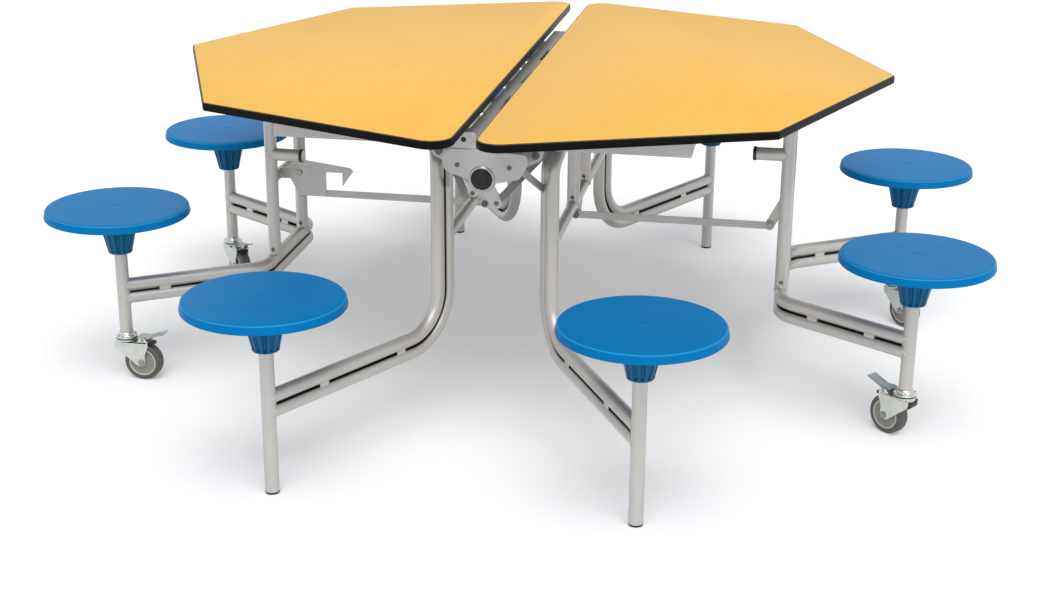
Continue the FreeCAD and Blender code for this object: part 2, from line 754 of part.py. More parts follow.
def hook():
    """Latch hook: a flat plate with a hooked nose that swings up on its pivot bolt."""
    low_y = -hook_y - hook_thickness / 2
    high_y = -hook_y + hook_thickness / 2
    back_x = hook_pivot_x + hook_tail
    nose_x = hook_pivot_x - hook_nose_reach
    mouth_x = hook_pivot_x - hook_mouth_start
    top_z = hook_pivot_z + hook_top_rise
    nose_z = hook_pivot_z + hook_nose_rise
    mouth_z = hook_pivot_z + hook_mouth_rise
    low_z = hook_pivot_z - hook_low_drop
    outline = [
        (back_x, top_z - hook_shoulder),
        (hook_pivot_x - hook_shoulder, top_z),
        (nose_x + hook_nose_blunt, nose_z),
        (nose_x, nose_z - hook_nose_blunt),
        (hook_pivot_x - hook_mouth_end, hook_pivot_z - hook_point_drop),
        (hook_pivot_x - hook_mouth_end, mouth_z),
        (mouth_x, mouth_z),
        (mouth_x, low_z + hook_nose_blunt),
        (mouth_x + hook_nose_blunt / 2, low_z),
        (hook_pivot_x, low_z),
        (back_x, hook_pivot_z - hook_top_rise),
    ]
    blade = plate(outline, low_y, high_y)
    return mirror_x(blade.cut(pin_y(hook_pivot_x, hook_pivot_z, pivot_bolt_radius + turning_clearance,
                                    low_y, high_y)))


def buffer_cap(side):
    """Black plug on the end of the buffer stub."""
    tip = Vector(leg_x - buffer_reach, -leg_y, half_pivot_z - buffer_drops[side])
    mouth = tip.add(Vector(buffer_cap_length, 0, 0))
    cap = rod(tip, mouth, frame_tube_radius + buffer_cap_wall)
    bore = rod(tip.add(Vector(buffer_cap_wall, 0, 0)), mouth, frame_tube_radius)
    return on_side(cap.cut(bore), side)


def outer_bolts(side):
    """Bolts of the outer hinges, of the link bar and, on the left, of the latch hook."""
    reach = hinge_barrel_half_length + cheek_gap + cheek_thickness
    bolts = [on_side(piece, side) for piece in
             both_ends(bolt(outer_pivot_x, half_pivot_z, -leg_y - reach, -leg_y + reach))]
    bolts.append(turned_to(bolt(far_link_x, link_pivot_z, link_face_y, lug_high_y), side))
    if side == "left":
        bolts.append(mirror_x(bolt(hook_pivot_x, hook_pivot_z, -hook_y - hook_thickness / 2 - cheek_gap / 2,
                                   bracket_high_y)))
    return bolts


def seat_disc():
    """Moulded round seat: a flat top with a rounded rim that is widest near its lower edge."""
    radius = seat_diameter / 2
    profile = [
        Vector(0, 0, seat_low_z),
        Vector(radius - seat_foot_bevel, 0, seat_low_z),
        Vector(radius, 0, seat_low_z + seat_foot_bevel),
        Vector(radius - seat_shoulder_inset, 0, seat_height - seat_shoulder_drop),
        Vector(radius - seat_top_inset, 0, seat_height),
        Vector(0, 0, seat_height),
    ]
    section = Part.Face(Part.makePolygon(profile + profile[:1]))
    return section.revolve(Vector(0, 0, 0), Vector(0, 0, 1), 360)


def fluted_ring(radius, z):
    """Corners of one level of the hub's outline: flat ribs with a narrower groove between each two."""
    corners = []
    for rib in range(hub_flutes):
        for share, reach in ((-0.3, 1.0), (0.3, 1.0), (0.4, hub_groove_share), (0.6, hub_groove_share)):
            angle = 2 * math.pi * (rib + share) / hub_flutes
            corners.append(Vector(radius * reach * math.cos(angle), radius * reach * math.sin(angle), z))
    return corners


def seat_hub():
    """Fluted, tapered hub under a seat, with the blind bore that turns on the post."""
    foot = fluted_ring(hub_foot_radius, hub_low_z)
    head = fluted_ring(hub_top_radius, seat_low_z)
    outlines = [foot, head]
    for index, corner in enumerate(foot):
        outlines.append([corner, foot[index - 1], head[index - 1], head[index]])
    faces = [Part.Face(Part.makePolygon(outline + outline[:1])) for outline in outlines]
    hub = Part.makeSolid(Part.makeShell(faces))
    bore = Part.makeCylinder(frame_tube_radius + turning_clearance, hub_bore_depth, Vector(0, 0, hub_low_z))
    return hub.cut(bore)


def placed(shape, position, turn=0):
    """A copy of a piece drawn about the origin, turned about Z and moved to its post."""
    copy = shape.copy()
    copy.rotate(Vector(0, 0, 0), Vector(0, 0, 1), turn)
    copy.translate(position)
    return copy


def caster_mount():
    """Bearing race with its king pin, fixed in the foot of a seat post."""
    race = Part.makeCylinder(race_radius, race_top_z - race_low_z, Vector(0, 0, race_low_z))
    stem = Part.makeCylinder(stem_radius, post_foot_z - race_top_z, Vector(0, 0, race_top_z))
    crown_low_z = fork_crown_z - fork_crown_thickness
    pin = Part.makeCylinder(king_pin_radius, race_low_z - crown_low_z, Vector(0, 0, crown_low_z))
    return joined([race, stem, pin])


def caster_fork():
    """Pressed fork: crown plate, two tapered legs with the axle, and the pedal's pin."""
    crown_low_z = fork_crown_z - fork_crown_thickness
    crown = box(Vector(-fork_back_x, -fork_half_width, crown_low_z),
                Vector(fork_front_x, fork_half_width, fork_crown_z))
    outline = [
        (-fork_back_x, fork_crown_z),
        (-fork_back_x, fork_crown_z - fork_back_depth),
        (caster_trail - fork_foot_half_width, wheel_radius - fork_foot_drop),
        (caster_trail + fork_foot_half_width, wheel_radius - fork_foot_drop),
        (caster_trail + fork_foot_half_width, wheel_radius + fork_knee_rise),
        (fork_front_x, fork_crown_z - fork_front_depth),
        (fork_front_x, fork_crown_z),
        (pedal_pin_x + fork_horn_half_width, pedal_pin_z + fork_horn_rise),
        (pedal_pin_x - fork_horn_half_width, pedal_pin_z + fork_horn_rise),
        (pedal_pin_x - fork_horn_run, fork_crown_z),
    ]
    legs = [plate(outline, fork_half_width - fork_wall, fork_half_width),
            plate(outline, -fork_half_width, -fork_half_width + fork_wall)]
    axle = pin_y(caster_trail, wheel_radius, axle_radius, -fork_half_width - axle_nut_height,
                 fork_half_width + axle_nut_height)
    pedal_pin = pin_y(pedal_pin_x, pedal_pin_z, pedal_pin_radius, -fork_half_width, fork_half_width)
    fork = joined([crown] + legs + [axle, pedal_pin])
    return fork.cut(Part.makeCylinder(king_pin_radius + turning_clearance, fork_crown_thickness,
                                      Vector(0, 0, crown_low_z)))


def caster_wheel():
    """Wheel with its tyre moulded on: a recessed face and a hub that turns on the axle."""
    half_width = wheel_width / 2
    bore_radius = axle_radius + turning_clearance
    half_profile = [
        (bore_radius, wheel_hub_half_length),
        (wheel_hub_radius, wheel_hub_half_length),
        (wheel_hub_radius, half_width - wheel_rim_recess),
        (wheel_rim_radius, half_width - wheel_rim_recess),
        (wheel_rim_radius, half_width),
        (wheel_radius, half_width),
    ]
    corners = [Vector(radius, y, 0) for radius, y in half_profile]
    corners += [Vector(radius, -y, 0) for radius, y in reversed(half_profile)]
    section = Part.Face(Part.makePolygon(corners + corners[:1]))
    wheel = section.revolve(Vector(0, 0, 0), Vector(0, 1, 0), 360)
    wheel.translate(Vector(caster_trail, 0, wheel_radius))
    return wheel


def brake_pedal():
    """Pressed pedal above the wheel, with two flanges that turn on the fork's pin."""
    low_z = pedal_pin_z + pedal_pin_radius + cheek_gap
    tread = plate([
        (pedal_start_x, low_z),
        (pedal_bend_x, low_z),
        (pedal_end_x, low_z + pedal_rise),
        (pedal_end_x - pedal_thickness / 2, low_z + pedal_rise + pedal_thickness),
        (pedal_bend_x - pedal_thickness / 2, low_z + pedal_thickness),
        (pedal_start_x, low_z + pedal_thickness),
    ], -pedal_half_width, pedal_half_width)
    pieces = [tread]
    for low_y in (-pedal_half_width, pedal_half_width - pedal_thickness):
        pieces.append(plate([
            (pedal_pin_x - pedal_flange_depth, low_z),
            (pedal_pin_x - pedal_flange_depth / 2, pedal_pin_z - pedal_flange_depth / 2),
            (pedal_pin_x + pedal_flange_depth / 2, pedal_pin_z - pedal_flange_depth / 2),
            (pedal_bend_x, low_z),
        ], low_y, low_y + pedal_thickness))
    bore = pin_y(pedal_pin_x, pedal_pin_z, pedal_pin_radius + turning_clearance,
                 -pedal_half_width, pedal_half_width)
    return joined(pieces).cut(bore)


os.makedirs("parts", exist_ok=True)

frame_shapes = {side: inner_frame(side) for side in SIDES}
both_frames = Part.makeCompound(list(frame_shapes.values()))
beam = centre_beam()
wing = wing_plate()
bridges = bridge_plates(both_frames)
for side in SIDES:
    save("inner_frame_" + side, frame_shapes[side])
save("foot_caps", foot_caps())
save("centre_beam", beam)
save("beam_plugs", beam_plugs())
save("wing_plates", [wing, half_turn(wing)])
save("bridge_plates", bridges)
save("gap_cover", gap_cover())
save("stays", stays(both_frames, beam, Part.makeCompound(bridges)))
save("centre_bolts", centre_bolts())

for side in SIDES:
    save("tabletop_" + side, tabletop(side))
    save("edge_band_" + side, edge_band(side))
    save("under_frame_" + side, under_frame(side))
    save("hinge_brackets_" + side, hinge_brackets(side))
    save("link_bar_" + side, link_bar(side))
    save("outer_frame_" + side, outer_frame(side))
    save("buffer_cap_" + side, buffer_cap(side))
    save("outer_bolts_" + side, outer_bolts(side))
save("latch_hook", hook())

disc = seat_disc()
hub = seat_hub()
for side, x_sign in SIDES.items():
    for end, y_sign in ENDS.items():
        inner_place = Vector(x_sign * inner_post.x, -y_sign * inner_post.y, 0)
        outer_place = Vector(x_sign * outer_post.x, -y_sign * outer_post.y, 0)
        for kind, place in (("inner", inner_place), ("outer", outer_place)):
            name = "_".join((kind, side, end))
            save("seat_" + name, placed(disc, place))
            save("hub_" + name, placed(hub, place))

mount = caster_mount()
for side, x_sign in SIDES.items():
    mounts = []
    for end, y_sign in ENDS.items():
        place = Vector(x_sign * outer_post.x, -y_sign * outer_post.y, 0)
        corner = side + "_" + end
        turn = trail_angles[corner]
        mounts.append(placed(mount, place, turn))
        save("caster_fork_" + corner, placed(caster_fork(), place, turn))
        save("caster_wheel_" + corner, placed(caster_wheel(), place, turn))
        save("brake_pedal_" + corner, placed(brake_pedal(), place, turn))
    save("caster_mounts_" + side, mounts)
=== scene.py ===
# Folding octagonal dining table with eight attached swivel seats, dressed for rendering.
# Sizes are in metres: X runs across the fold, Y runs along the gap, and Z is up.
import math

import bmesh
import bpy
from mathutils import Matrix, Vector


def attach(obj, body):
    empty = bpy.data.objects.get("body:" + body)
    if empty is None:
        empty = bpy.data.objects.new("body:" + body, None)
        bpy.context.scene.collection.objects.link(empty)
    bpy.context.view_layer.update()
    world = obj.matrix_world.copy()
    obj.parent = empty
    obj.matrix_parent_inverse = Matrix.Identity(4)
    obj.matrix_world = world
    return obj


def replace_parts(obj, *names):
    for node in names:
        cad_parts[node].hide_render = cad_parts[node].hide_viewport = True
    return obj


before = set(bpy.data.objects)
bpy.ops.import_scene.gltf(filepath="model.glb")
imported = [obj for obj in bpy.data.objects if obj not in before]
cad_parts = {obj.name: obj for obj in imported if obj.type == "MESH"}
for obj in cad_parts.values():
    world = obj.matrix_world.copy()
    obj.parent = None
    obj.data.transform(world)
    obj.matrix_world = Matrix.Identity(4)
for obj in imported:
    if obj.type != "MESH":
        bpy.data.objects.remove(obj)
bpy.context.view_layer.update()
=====
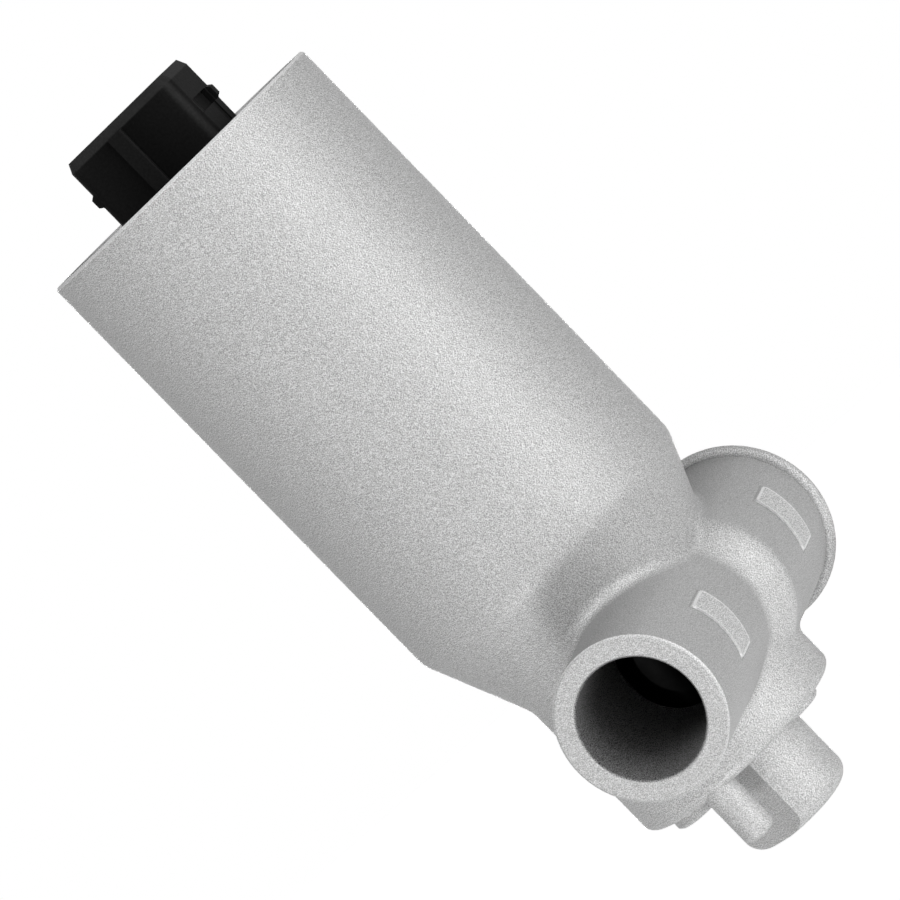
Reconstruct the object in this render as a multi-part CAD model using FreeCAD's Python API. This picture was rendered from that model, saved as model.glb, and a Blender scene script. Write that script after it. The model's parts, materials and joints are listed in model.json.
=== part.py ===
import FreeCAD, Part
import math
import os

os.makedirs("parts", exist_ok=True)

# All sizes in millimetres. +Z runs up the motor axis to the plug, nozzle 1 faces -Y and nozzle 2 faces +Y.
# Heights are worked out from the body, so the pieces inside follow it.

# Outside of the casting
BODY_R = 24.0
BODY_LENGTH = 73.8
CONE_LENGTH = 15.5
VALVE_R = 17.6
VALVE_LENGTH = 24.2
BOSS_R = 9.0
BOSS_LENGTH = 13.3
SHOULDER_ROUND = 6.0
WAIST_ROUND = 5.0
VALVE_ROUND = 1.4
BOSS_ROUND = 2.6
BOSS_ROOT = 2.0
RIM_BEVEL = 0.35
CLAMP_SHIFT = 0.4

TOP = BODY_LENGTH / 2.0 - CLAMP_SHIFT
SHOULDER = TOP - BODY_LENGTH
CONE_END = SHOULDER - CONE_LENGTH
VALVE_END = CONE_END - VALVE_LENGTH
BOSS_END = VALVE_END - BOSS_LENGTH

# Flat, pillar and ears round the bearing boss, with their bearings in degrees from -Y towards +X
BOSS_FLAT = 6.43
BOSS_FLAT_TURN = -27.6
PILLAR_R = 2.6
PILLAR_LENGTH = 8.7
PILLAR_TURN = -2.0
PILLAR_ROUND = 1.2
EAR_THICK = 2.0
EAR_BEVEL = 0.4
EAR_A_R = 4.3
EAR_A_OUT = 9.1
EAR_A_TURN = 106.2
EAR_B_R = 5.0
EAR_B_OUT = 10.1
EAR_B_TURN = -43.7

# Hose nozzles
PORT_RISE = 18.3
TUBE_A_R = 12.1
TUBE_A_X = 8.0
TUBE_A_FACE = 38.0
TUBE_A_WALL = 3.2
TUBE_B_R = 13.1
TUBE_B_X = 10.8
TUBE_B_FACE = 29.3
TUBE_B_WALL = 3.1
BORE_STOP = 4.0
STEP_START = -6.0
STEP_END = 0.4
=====
- TO DO -
Look through the data above. Find each line with the string "objects" and copy it.

- SOLUTION -
    empty = bpy.data.objects.get("body:" + body)
        empty = bpy.data.objects.new("body:" + body, None)
        bpy.context.scene.collection.objects.link(empty)
before = set(bpy.data.objects)
imported = [obj for obj in bpy.data.objects if obj not in before]
        bpy.data.objects.remove(obj)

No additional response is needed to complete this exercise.